European leaders are facing the challenge of leading Europe’s post-pandemic recovery at a time of political fragmentation across the continent. To succeed in this endeavour, they will need answers to two pressing questions. How – and how much – to invest in their own strategic sovereignty? And can the European Union generate enough unity at home to exercise strategic sovereignty abroad?
ECFR’s European Power programme aims to map European interests and values – and, in the post-coronavirus era, to understand how to defend and promote these. The programme seeks to balance the tensions between building European resilience and shaping a rules-based international system that delivers on global goods. By exploring this challenge in a range of policy domains, we aim to help set a foreign policy agenda that protects the EU’s core values and interests and responds to the issues on which there is popular support for EU-level action.
We use ECFR’s convening power to work closely with policymakers to understand their perspectives – both national and European – and to model what sovereignty would look like in key global relationships and thematic areas. Our activity is framed around realising the untapped potential in the five strands of sovereignty set out in our 2020 report “Sovereign Europe, dangerous world: Five agendas to protect Europe’s capacity to act”: health, climate, technology, economy, and security.
Long underestimated as an issue of international importance, health encapsulates the challenges of global cooperation in a world of competing great powers. But it also offers the prospect of building new legitimacy for internationalism on an issue of everyday relevance. The covid-19 crisis highlighted the need for a new approach to health and security, including questions of how we protect citizens from diseases, ensure universal health coverage regardless of ability to pay, and leverage the co-benefits of tackling the climate crisis. Our goal is to understand the international politics of global health and its place in a renewed multilateral system, with a view to contributing to placing global health high on the EU’s foreign policy agenda. This work strand is led by Anthony Dworkin.
ECFR’s regular surveys of public opinion show that tackling climate change at EU level enjoys strong public support across many member states. European leaders should build on this. To do so, political leaders in key member states need to construct a compelling narrative for the European Green Deal tailored to their national setting.
By identifying the opportunities for individual countries, groups of states, and European leaders in general – and by stimulating public debate on the benefits of the European Green Deal – ECFR aims to encourage policymakers to take concrete action in implementing the deal while also facilitating the formation of coalitions of the willing among EU member states and mobilising climate action more generally. At the same time, we continue to analyse the geopolitical aspects of the European Green Deal and the EU’s relationships with other global players, including the United States, Russia, China, the United Kingdom, as well as those framing themselves as part of a ‘developing world exceptionalism’, such as Turkey, and African states. This work strand is led by Susi Dennison, Rafael Loss, and Jenny Söderström.

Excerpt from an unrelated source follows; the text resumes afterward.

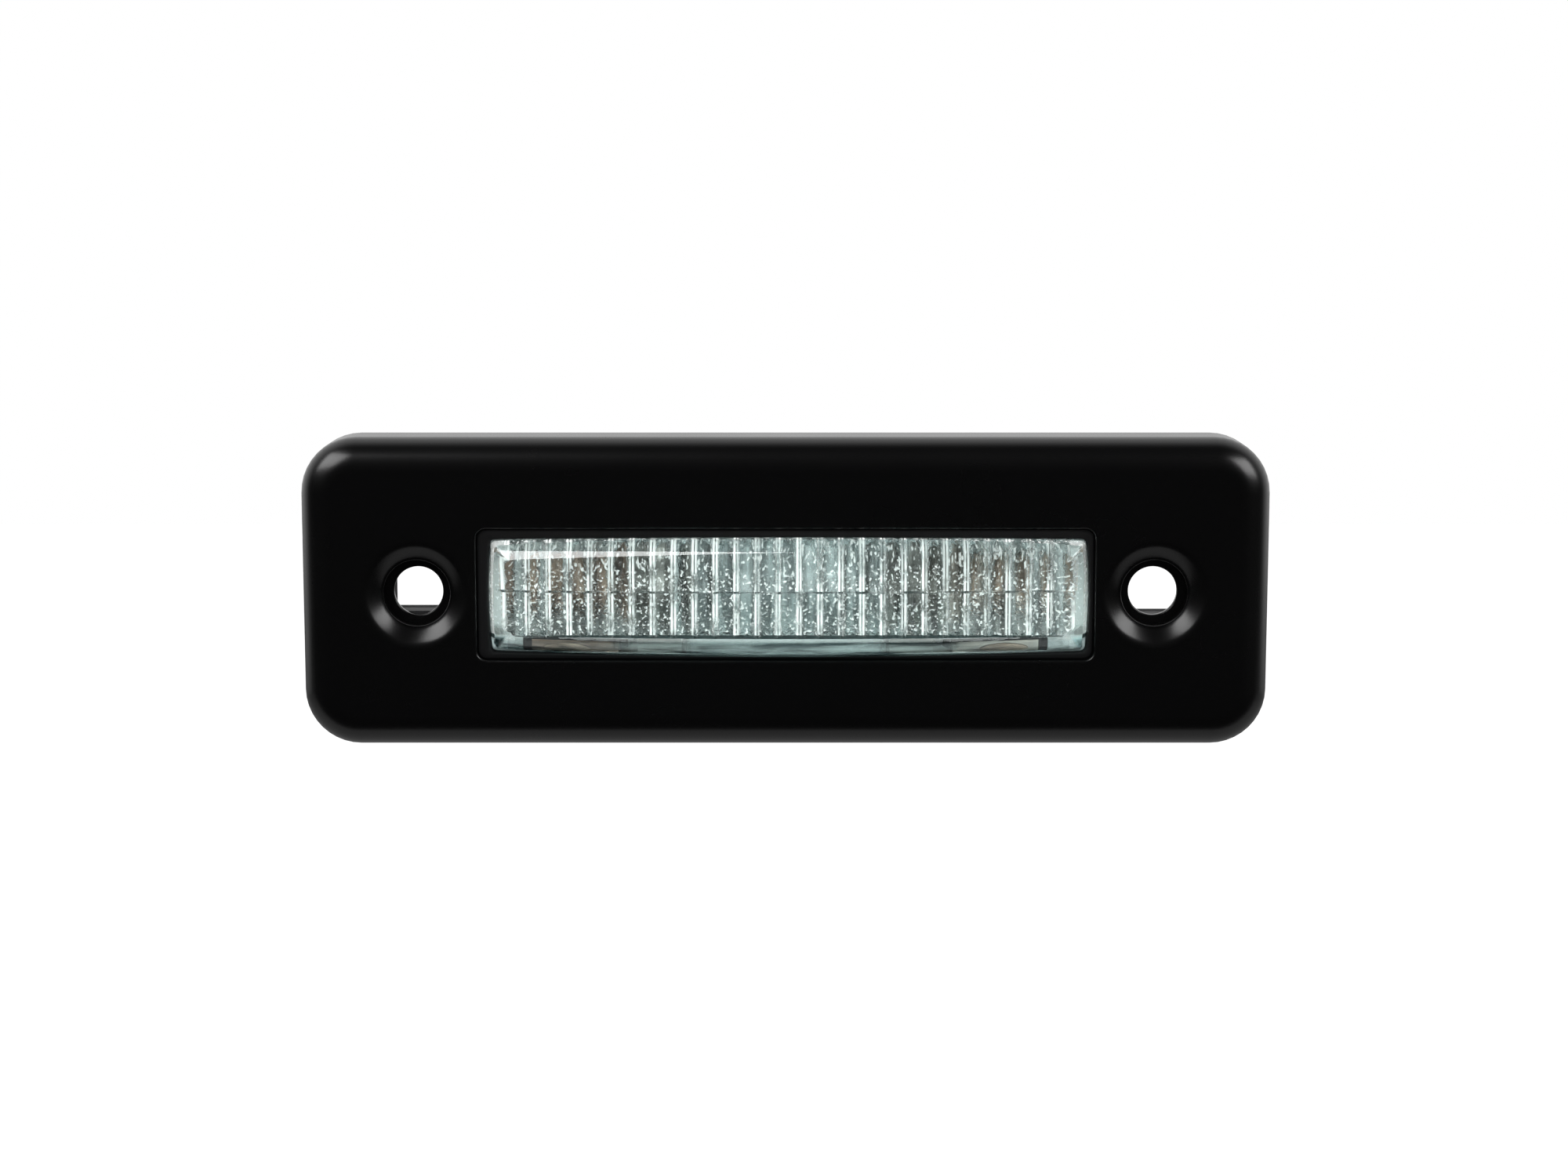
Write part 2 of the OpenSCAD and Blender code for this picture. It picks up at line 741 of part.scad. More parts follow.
cover();
lens();
lens_seal();
housing();
panel_seal();
reflector();
contact_left();
contact_right();
rivet_left();
rivet_right();
terminal_left();
terminal_right();
bulb_glass();
bulb_cap_left();
bulb_cap_right();
bulb_solder_left();
bulb_solder_right();
bulb_lead_left();
bulb_lead_right();
bulb_filament();
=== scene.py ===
"""Looks of the number plate lamp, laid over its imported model.

Shapes are worked out in millimetres, lying face up, as (across, up, out), and stood up in metres when they
become a mesh: across is X, up is Z and out is -Y, the way that the lamp shines.
"""

import math

import bmesh
import bpy
import numpy as np
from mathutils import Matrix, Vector
from mathutils.geometry import delaunay_2d_cdt


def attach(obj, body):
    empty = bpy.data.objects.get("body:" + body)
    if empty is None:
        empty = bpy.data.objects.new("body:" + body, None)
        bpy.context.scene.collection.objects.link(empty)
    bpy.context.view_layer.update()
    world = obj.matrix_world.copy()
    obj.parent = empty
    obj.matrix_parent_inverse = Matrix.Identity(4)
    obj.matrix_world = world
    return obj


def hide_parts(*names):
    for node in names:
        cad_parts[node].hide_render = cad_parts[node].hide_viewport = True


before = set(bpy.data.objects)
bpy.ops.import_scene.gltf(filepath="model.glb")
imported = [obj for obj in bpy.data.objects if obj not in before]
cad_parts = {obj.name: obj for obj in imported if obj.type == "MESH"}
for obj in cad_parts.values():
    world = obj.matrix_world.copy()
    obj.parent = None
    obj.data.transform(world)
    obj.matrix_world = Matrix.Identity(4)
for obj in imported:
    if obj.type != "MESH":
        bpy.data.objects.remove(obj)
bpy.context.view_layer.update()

MM = 0.001
# Edges sharper than this many degrees stay sharp
CREASE = 38

# Cover
COVER_HALF = np.array([49.25, 15.8])
COVER_CORNER = 5.7
COVER_EDGE = 3.2
SHEET = 0.8
FACE_OUT = 8.1
RIM_OUT = 0.6
WINDOW_HALF = np.array([31.3, 6.7])
WINDOW_CORNER = 1.0
HOLE_X = 37.5
HOLE_R = 2.5
DIMPLE_FLOOR_OUT = 5.1
DIMPLE_WALL_R = 3.4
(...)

In recent years, appreciation has grown of the impact that the fast-developing technologies of artificial intelligence, cyber, and 5G/6G will have beyond the technological and economic realm. Such new technologies are already influencing diplomacy, geopolitics, and warfare, and are poised to affect the global balance of power. Strikingly, the European debate on emerging technologies has so far primarily revolved around their economic and social consequences, and many EU member states have not yet evinced much interest in these technologies’ geopolitical implications.
Our work on technology focuses on the EU’s capacity to take advantage of the increasingly digital world – exploring the impact on geopolitics and alliances and what this means for Europe; the way that emerging technologies are influencing Europe’s ability to shape international politics and European internal cohesion; and how the EU should position itself on these questions. An important element of this work is to research the ways that Europe can cooperate with partners and allies – the US, but also other technologically leading democracies such as Australia, Japan, and South Korea. This work strand is led by Ulrike Franke.
Europeans have traditionally built their foreign and economic policies on three pillars: a multilateral, rules-based order; a close partnership with a reliable administration in the US; and the idea of free and fair trade, where globalisation benefits everybody. All three are now being called into question. The most dominant structural feature today is no longer multilateralism, a rules-based order, or free trade, but the bipolar competition between the US and China. Europeans must ensure they are in a strong position to negotiate better forms of cooperation with their allies, especially as China and other powers more regularly use economic coercion such as export controls and sanctions, forced sensitive data transfers, and punitive tariffs.
Our work on economic sovereignty centres around the “Task Force for Protecting Europe from Economic Coercion”, launched in 2020. The Task Force’s work is accompanied by opinion pieces, expert interviews, and policy briefs making recommendations for European policymakers. This work strand is led by Jonathan Hackenbroich.
Defence and security remain largely the responsibility of EU member states. However, the EU’s efforts to build up capabilities though instruments such as PESCO and the European Defence Fund have started to take shape in recent years, and have been given extra impetus by Brexit. We analyse European defence efforts, advise on strengthening both European capabilities and transatlantic cooperation, and recommend how to work with other allies, including the UK. We engage with European stakeholders to contribute to discussions around the EU’s Strategic Compass and the future of European security. Team members active in this work strand include: Ulrike Franke, Jana Puglierin, Nick Witney, Rafael Loss, Tara Varma, and Jenny Söderström.